EXERCISE –
Copy out precisely the lines beginning at the line that contains "bag = bpy.data.objects.new(name, mesh)" and ending at the line that contains "obj.parent = empty", including both.

COLLECTED MATERIAL –
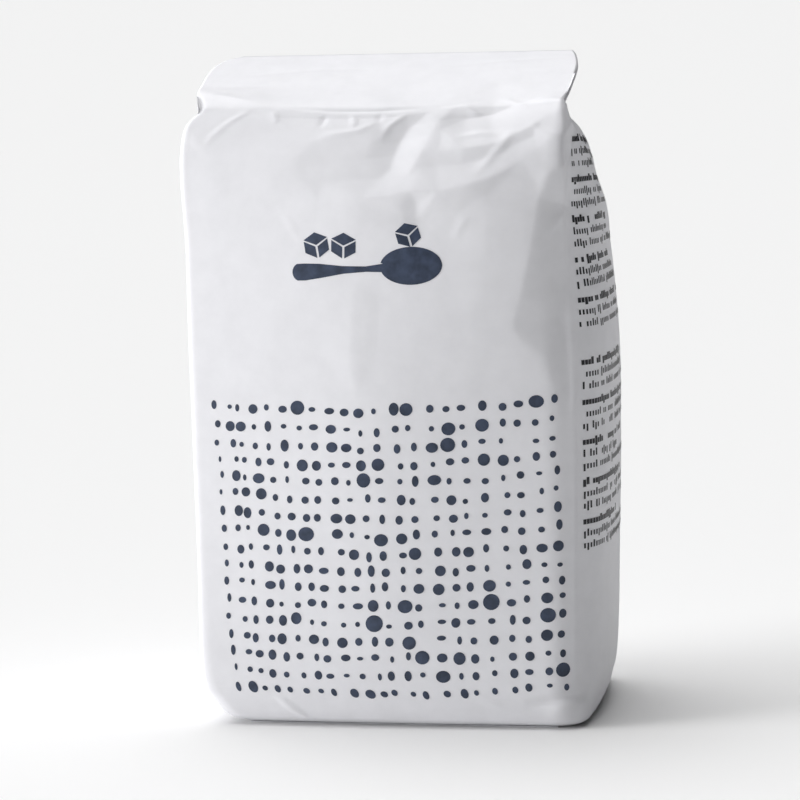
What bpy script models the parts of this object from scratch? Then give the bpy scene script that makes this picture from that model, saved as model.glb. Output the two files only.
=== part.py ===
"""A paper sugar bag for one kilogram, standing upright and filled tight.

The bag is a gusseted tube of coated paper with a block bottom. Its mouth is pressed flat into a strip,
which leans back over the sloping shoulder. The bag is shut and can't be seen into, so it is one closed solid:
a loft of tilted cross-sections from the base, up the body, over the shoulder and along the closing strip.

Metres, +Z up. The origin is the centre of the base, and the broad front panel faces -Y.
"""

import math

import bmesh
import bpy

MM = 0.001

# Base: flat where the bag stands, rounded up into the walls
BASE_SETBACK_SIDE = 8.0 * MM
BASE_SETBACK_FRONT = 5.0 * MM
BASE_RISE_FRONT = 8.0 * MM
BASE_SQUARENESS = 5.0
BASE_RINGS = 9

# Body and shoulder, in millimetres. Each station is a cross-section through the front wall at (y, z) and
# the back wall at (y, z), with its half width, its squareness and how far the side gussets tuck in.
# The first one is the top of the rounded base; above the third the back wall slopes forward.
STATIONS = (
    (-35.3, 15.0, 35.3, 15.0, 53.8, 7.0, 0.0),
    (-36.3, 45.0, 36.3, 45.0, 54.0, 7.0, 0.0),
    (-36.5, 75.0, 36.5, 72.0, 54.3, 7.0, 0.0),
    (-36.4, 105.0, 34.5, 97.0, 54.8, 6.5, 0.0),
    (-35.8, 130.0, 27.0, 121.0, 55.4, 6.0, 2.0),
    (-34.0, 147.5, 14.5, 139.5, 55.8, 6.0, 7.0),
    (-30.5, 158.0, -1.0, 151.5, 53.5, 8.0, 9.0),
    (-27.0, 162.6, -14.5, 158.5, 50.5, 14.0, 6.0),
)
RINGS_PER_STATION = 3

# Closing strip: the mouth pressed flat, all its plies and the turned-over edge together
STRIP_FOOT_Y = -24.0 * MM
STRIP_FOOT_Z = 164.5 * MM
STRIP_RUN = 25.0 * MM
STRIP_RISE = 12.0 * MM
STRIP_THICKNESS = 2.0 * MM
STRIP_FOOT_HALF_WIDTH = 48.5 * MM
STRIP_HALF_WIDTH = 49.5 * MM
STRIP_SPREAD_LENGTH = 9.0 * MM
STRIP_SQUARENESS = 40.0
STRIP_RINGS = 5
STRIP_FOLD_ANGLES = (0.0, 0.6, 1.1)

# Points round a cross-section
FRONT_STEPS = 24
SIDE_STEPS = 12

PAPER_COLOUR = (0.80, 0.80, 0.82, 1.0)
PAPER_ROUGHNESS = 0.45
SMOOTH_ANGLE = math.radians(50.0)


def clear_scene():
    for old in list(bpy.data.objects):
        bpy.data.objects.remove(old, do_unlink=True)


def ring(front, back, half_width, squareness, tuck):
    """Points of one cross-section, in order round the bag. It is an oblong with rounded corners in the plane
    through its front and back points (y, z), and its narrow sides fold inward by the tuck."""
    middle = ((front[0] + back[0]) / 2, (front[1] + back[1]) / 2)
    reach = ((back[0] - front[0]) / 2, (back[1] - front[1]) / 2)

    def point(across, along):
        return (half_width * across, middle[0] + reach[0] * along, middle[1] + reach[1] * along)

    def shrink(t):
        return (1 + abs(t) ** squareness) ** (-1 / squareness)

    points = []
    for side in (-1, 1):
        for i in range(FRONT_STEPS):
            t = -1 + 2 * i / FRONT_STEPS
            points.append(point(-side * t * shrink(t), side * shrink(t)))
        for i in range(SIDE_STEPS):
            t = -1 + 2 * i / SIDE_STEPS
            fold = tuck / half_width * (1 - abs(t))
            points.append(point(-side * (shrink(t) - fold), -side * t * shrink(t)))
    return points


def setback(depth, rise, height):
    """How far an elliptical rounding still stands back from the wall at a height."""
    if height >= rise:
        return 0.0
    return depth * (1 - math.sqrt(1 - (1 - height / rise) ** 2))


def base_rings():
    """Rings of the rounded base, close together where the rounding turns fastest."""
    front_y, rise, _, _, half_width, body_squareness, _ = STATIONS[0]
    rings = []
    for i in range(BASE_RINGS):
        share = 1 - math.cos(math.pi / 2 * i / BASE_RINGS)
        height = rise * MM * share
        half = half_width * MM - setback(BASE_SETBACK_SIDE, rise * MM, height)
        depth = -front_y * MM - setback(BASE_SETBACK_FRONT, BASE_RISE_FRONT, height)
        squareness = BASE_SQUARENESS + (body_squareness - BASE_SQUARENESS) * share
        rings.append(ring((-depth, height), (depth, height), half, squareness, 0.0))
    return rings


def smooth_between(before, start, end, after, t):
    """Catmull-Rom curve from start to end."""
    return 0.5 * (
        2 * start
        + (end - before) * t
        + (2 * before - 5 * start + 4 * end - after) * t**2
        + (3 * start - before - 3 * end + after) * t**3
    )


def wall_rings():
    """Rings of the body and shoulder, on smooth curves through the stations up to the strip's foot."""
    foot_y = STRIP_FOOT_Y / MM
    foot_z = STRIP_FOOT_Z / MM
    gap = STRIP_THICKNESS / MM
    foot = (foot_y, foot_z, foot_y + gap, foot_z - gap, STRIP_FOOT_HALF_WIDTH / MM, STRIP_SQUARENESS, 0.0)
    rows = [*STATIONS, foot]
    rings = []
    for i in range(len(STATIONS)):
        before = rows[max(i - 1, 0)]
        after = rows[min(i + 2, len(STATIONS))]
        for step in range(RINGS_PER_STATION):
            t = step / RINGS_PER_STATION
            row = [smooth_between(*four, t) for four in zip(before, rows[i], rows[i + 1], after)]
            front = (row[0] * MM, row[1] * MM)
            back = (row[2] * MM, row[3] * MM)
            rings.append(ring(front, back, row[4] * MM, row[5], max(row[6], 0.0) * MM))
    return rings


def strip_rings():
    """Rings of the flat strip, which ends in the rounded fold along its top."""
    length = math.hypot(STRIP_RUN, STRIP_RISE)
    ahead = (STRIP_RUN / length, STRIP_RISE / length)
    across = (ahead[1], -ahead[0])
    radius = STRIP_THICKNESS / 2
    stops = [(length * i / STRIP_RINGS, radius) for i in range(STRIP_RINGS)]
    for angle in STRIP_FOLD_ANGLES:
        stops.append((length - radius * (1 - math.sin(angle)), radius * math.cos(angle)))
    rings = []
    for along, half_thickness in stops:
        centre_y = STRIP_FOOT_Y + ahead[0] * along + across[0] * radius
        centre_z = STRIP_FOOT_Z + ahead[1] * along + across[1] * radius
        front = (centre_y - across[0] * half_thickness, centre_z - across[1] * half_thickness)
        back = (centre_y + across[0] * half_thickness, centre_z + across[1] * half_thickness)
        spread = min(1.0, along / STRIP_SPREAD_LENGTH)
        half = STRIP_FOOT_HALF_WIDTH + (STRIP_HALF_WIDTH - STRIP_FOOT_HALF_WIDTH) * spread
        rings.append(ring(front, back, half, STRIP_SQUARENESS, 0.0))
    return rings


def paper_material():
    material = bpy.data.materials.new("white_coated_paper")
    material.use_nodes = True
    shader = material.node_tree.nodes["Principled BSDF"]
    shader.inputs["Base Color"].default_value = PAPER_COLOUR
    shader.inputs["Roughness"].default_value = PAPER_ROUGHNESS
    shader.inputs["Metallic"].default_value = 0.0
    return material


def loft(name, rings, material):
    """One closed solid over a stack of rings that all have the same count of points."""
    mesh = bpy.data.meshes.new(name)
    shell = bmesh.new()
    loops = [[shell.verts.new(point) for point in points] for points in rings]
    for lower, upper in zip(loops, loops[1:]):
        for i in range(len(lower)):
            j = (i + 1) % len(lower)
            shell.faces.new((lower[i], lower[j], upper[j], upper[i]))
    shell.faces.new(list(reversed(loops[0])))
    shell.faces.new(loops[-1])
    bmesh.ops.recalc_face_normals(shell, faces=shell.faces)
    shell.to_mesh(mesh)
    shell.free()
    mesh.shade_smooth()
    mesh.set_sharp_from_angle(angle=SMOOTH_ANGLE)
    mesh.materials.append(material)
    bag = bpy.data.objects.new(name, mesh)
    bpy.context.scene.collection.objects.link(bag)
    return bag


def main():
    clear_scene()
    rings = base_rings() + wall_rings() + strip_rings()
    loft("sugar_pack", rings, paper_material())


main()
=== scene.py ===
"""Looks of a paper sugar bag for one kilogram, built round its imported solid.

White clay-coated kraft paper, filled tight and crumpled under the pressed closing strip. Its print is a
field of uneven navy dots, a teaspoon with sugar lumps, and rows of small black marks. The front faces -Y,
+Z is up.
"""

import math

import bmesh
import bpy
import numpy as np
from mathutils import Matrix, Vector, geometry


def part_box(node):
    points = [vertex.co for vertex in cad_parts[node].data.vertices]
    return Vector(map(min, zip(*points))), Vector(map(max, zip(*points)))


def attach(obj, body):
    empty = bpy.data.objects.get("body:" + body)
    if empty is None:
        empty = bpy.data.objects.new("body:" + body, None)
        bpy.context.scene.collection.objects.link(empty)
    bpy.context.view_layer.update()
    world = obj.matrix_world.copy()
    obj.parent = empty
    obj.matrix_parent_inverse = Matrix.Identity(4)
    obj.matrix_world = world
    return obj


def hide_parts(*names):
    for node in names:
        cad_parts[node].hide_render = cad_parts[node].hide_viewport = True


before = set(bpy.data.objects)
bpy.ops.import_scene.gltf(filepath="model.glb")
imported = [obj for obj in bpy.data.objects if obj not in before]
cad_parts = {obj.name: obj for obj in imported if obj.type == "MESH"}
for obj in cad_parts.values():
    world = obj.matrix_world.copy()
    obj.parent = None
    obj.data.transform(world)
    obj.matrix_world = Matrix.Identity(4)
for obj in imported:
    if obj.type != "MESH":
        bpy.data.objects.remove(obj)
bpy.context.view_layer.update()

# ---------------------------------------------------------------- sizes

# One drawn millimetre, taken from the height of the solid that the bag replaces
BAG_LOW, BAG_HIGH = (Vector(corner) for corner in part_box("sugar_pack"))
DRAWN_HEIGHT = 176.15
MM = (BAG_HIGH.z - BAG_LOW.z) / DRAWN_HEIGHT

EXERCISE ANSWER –
    bag = bpy.data.objects.new(name, mesh)
    bpy.context.scene.collection.objects.link(bag)
    return bag


def main():
    clear_scene()
    rings = base_rings() + wall_rings() + strip_rings()
    loft("sugar_pack", rings, paper_material())


main()
=== scene.py ===
"""Looks of a paper sugar bag for one kilogram, built round its imported solid.

White clay-coated kraft paper, filled tight and crumpled under the pressed closing strip. Its print is a
field of uneven navy dots, a teaspoon with sugar lumps, and rows of small black marks. The front faces -Y,
+Z is up.
"""

import math

import bmesh
import bpy
import numpy as np
from mathutils import Matrix, Vector, geometry


def part_box(node):
    points = [vertex.co for vertex in cad_parts[node].data.vertices]
    return Vector(map(min, zip(*points))), Vector(map(max, zip(*points)))


def attach(obj, body):
    empty = bpy.data.objects.get("body:" + body)
    if empty is None:
        empty = bpy.data.objects.new("body:" + body, None)
        bpy.context.scene.collection.objects.link(empty)
    bpy.context.view_layer.update()
    world = obj.matrix_world.copy()
    obj.parent = empty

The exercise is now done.